SET EXERCISE: What lines of the data hold the string "Identity"? Pull each one out.
>> start SUPPLIED MATERIAL
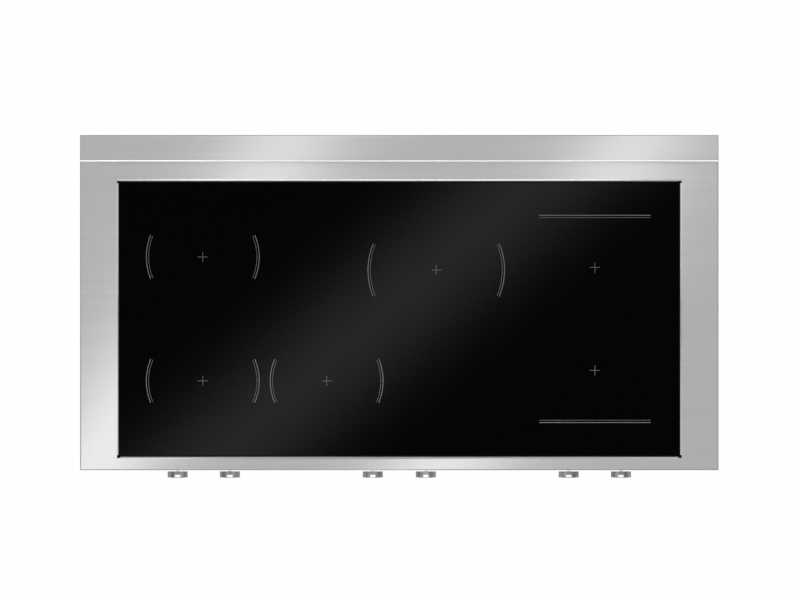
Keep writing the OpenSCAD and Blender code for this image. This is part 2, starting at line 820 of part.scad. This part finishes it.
>> end SUPPLIED MATERIAL
>> start SUPPLIED MATERIAL
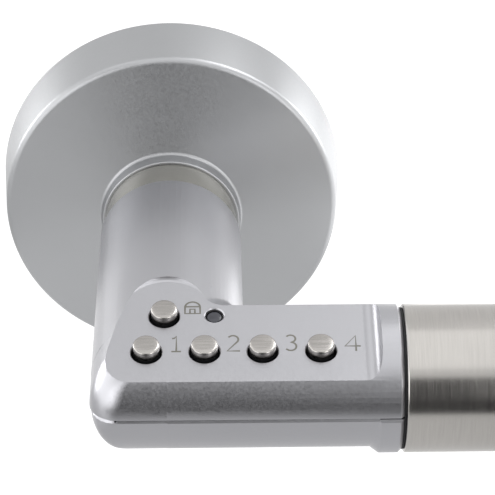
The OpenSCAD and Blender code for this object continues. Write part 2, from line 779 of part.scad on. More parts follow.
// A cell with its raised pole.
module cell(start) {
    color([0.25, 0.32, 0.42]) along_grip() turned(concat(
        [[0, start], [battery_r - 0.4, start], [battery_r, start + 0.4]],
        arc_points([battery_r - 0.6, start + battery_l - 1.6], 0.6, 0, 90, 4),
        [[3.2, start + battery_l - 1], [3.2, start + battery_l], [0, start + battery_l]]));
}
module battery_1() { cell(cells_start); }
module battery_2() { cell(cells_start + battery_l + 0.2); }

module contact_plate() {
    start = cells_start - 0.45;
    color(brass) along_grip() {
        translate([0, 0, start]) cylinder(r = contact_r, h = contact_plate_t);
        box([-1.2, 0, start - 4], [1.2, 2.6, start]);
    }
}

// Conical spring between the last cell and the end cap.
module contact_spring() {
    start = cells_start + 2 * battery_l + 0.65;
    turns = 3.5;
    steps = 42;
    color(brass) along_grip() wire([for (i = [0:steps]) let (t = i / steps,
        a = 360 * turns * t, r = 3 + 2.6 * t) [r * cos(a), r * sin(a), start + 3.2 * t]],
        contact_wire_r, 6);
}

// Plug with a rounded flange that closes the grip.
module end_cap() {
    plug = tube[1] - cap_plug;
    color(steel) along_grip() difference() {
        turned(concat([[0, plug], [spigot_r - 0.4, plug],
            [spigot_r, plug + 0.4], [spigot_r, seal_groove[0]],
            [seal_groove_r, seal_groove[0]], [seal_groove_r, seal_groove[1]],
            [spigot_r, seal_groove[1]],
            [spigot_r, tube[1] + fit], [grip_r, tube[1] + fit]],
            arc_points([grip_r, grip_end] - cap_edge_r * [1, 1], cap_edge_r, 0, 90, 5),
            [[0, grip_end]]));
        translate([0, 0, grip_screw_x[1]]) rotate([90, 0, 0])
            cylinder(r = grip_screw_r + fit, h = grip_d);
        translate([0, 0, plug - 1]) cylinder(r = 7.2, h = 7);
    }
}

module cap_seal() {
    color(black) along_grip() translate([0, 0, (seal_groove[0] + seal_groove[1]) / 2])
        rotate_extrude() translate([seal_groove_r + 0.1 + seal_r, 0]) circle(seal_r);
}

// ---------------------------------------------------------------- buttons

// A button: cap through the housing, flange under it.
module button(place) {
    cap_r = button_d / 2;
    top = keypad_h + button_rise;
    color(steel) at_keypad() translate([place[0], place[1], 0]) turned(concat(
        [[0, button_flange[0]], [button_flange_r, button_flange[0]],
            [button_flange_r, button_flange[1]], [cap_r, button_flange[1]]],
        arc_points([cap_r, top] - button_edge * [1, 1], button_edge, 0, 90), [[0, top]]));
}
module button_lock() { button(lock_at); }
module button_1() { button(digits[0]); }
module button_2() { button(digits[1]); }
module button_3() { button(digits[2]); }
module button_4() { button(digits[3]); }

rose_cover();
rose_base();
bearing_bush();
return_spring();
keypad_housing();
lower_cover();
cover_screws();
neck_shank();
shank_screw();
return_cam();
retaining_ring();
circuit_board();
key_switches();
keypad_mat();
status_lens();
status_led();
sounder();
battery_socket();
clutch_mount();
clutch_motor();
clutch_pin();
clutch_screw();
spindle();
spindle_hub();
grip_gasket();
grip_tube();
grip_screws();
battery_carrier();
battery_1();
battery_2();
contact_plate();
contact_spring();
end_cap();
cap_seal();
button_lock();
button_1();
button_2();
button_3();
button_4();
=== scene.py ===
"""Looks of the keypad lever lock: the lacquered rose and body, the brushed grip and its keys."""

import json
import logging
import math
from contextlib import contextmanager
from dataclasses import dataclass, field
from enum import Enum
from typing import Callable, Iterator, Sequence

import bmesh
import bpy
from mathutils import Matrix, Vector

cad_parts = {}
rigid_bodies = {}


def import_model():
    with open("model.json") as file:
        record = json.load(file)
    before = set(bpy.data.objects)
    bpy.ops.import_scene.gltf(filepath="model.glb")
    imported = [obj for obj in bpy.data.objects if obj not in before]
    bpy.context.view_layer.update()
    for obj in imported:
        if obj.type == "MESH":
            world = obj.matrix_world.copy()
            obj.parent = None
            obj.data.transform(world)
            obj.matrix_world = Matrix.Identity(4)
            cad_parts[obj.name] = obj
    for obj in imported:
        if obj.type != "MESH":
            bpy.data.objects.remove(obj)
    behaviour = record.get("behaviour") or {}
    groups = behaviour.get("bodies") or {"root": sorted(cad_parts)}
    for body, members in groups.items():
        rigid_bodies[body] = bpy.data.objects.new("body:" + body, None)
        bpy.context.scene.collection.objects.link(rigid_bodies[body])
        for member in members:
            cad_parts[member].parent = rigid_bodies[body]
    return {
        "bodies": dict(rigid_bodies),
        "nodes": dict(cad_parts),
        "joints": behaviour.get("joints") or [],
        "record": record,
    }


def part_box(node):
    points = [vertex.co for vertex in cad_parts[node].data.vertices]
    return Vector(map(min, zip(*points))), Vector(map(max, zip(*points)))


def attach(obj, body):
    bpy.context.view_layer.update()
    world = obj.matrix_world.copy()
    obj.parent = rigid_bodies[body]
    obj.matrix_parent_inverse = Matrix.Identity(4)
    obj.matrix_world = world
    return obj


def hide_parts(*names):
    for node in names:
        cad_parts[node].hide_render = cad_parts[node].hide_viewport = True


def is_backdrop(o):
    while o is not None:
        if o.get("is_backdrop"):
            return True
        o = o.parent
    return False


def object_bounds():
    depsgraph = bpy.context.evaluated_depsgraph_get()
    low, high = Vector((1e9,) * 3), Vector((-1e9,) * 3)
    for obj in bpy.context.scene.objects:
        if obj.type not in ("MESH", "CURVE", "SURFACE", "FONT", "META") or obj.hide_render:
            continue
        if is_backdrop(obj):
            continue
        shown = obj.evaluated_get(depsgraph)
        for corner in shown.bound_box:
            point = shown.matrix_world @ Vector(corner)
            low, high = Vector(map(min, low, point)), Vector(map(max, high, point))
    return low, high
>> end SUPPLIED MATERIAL
>> start SUPPLIED MATERIAL
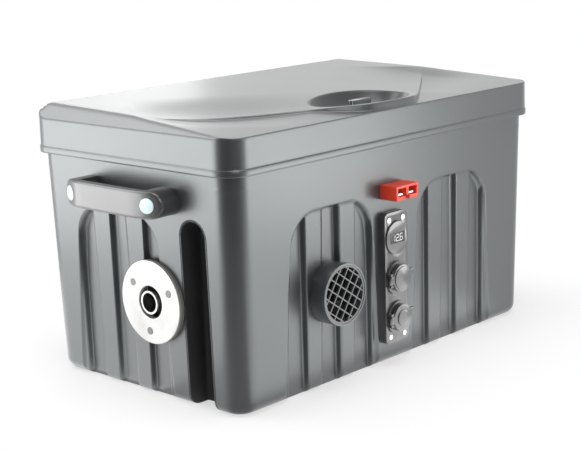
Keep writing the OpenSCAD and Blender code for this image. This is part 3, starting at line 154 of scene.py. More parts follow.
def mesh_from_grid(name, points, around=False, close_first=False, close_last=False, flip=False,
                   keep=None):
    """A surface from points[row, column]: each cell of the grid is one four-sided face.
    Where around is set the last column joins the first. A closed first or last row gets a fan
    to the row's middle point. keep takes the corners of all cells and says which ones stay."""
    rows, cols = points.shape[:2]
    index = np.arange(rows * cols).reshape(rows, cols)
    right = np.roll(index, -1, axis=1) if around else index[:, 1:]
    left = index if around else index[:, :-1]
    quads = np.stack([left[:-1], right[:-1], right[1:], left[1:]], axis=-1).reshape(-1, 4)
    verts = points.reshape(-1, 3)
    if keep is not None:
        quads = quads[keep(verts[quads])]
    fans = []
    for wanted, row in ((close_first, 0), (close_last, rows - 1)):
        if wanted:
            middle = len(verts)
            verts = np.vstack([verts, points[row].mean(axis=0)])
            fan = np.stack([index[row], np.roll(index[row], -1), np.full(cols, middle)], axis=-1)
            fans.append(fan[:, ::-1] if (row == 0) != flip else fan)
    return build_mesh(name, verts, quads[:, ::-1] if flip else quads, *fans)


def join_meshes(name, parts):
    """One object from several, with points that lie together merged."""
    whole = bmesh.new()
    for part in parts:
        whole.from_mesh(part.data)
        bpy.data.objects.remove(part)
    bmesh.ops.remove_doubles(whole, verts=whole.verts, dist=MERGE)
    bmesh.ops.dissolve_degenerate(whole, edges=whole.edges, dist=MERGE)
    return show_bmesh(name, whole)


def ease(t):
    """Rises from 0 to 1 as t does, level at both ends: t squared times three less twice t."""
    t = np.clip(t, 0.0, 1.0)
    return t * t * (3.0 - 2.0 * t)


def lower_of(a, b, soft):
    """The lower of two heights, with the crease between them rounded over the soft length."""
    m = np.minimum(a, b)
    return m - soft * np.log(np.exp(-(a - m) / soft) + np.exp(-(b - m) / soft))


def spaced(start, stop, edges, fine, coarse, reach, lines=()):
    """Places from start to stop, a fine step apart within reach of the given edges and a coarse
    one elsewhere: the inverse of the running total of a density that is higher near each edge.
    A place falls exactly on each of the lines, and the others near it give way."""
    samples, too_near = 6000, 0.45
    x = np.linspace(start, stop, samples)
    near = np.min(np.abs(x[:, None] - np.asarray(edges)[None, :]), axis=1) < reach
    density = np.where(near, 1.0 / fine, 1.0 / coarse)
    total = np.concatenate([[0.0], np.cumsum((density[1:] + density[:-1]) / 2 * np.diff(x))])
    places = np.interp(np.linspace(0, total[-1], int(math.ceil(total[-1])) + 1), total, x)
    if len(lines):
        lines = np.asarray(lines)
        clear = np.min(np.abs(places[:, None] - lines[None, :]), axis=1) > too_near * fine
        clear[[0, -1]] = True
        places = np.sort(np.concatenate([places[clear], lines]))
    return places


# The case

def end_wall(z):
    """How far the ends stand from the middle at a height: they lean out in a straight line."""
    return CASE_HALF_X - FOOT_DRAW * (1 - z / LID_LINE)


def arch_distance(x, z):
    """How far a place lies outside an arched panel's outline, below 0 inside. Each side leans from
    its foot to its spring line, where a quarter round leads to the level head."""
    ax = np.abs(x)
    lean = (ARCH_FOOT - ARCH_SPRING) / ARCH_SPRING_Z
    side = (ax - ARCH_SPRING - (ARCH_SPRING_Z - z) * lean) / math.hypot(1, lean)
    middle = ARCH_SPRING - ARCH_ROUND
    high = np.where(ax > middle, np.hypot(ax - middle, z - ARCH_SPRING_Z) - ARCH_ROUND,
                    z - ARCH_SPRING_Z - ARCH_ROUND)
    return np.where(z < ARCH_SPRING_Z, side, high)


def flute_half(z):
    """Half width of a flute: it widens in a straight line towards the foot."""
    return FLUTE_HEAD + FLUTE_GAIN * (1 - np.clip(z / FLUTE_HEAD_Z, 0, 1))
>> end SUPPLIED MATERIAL
CORRECT ANSWER:
            obj.matrix_world = Matrix.Identity(4)
    obj.matrix_parent_inverse = Matrix.Identity(4)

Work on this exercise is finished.